Consistent with the views of Pence’s Religious Right, after his racism, Trump has run first and foremost on authoritarianism: I, I, I, will do this, that, and the other thing, regardless of the law, let’s say in matters such as the re-institution of torture.  That has locked up a certain base among whites and has also helped with the Religious Right, whose first principle is indeed authoritarianism: "Thou shalt do, under the penalty of the criminal law, what I say thou shalt do, based upon my interpretation of a particular English translation of a book called the Bible."  But, because of his own, hardly personally spotless, background, Trump certainly has not locked up all of the Religious Right.

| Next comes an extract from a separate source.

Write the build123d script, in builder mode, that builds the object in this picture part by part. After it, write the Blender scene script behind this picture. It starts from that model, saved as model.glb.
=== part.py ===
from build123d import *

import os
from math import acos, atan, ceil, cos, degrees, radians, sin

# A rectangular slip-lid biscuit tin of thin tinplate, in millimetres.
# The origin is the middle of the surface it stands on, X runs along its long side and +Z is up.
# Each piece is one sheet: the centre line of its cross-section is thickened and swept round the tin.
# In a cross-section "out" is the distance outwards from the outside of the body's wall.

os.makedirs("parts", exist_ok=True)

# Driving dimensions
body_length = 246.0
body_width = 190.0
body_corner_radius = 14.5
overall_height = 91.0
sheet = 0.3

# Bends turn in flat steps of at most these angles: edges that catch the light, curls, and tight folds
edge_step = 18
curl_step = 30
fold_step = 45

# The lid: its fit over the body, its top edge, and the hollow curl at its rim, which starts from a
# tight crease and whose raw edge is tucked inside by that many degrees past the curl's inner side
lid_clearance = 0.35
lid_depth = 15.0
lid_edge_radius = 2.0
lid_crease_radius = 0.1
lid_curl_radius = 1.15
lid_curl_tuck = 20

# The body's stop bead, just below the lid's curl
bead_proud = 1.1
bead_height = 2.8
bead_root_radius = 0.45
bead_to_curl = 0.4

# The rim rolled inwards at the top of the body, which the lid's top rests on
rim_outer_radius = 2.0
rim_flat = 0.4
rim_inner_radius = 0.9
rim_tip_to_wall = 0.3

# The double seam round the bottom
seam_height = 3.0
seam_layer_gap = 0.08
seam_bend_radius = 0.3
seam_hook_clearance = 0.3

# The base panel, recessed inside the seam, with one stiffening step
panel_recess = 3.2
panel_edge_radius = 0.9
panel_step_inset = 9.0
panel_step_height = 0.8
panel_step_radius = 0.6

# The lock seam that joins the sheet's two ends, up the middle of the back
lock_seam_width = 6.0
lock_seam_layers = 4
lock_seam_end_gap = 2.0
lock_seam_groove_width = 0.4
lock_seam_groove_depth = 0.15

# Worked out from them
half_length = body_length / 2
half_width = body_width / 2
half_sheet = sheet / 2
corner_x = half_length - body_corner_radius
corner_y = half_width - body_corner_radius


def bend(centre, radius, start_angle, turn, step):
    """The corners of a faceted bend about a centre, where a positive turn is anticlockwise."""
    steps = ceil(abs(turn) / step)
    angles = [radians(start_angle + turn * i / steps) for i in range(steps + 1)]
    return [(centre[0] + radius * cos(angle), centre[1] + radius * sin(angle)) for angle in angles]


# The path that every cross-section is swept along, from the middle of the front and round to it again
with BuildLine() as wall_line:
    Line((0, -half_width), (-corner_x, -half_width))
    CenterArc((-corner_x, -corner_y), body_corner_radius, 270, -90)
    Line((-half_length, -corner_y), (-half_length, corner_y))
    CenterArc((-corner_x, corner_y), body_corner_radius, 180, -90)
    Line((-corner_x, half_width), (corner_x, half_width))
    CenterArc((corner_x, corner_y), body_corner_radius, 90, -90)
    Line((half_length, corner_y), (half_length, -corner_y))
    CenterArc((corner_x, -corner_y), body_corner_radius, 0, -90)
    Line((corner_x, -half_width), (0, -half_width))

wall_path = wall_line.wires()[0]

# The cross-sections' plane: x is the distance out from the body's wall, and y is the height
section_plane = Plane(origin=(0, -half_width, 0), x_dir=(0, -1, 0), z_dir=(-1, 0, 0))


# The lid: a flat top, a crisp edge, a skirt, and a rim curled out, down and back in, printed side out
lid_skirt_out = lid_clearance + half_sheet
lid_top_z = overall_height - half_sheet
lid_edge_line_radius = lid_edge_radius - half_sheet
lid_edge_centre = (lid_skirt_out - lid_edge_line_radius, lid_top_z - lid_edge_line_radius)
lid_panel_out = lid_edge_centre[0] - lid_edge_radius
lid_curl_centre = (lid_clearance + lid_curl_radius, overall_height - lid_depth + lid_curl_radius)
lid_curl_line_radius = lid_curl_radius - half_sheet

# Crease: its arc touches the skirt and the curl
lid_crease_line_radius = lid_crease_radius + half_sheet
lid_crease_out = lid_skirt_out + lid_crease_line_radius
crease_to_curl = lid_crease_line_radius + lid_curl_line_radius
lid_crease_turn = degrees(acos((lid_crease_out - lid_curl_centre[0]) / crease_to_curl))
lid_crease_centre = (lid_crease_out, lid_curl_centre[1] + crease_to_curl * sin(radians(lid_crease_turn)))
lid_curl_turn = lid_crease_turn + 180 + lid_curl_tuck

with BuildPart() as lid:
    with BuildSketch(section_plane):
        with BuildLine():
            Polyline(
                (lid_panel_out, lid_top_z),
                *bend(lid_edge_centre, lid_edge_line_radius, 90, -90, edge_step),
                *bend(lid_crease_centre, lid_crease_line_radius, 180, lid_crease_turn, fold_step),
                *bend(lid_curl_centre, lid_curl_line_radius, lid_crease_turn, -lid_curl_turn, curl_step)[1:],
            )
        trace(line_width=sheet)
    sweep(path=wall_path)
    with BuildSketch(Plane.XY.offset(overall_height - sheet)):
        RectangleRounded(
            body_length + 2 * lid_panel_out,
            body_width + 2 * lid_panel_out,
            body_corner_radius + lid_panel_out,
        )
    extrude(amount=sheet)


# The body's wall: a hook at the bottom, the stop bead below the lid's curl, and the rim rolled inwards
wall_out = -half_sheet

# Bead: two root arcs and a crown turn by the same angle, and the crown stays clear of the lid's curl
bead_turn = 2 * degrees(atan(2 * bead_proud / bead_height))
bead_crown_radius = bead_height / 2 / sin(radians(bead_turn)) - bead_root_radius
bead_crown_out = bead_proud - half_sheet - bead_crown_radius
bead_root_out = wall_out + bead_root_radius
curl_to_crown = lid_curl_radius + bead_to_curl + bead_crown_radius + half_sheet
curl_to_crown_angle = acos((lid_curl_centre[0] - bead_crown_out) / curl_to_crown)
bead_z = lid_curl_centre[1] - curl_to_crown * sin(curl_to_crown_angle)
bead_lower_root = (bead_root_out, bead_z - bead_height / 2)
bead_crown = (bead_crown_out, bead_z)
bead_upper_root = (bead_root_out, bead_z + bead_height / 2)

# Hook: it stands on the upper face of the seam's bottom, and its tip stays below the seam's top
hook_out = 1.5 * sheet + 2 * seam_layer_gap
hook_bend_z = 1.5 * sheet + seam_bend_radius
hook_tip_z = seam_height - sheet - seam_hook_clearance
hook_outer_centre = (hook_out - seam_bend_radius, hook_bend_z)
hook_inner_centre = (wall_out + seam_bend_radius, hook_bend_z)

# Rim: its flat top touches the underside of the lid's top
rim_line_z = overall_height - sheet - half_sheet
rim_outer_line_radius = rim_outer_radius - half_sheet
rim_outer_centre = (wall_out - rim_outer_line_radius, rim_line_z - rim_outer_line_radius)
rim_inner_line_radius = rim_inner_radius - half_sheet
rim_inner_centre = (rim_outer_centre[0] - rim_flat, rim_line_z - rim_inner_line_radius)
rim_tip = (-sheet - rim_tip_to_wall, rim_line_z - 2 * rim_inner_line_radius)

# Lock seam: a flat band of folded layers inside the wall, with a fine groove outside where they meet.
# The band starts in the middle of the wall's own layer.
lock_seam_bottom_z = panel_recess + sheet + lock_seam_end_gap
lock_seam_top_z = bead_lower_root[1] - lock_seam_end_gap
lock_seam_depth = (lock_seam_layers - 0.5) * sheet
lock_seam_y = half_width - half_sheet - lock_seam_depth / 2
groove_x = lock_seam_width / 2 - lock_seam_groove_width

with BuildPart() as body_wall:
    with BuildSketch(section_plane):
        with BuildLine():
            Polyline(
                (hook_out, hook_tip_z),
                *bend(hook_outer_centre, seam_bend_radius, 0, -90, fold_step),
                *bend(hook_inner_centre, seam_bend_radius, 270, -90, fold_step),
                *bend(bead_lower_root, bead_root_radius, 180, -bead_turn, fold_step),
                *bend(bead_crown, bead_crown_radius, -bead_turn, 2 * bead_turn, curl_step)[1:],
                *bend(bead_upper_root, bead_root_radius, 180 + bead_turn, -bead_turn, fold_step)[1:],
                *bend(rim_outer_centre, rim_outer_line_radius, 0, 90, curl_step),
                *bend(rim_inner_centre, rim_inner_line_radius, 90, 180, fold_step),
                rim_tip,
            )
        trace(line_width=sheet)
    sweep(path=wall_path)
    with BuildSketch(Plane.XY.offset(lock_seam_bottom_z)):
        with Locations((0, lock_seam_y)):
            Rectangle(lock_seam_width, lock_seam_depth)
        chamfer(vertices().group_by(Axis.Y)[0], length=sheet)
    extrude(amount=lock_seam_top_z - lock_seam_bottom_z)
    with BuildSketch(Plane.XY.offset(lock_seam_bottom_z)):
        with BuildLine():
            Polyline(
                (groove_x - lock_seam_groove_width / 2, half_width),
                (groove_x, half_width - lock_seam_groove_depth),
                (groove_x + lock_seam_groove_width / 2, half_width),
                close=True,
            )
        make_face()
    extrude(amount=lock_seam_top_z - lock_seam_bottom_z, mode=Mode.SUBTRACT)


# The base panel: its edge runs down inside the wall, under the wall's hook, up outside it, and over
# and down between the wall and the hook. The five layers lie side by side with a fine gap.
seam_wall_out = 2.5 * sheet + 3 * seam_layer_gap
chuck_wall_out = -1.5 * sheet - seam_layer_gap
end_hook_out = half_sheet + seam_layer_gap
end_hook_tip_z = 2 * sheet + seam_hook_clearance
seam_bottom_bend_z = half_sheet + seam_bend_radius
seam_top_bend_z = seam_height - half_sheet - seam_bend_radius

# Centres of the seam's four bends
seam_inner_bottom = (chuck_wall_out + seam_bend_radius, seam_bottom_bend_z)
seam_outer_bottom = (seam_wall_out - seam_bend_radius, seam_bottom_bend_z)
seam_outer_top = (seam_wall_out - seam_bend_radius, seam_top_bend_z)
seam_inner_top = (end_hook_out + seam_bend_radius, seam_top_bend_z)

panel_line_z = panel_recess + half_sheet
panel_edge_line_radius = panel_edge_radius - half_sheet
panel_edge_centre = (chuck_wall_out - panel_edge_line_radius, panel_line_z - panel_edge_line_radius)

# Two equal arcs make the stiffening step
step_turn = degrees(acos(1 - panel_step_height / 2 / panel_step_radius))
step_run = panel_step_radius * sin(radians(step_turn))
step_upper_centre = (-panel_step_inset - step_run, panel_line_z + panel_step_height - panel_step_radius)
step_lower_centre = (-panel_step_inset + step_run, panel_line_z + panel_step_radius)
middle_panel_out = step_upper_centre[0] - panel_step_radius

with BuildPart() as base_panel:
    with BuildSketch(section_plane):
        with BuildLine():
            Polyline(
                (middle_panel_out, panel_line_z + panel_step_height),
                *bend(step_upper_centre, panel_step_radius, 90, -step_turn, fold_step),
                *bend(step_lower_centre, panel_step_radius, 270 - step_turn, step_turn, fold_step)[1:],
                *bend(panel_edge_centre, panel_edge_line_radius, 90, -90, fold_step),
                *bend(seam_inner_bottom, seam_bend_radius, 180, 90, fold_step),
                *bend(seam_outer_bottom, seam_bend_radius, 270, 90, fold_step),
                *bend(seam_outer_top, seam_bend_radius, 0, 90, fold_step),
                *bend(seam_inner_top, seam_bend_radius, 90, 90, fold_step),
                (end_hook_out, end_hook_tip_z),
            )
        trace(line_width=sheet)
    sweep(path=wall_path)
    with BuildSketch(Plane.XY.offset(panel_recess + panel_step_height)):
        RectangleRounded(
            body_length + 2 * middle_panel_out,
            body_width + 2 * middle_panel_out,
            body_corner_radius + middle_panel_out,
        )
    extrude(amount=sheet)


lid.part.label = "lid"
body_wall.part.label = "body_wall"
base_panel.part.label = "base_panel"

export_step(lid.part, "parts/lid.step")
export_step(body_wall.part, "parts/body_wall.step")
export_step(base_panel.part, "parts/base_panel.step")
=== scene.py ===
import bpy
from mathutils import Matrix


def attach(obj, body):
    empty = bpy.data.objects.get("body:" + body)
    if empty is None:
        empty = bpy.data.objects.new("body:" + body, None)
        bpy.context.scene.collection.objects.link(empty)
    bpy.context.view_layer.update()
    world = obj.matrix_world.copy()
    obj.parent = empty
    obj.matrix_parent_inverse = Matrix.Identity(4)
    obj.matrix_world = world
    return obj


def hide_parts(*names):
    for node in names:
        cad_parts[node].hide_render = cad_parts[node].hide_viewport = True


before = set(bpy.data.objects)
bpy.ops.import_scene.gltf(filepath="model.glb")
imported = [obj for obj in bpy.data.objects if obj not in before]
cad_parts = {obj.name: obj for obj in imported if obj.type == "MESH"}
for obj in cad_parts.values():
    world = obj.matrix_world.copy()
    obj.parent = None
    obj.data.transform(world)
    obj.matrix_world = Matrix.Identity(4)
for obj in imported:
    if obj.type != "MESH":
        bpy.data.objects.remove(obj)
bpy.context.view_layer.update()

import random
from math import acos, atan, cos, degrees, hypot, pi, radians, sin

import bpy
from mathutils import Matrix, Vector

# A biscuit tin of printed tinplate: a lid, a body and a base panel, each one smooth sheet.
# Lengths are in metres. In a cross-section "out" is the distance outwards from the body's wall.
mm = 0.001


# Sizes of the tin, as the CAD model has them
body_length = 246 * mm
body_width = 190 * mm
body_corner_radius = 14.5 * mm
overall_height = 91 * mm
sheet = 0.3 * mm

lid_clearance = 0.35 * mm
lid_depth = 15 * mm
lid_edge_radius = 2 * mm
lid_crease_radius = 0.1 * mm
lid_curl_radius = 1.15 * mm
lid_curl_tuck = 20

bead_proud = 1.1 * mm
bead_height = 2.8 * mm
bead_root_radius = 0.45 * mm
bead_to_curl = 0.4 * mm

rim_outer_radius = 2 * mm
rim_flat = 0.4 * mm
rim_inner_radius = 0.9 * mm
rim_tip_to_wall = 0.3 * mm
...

Thus, assuming that Trump loses, if the Repubs. want to have a future, they are going to have to further consolidate their base in the Religious Right and get those folks out to vote.

The racism will be there of course, although they will likely go back to the dog-whistle approach.  But then, they will have to have a candidate who is the genuine article when it comes to Right-wing religious fundamentalism, put into the law through the Doctrine of Dominionism, authoritarian to its core.  In this contest, Ted Cruz leads at this time.  But, in that last element of the Vice-Presidential debate, on abortion rights or none, Mike Pence made it clear that, since neither Mike Huckabee nor Rick Santorum, the original Political Dominionists, can be taken seriously, Cruz will have at least one serious rival in that arena, the next time around.

And oh yes, if he wins back the Senate seat he swore he was giving up, Marco Rubio, another Dominionist, will be there too.

(It should be noted that the particular translation [from Latin and Greek — hardly a   unified text to begin with] of the Bible that Pence would like to make the underlying basis of all U.S. law — the “King James” version, was prepared by a committee of 52 scholars and theologians at the time of the accession to the throne of England of James VI of Scotland, I of England.)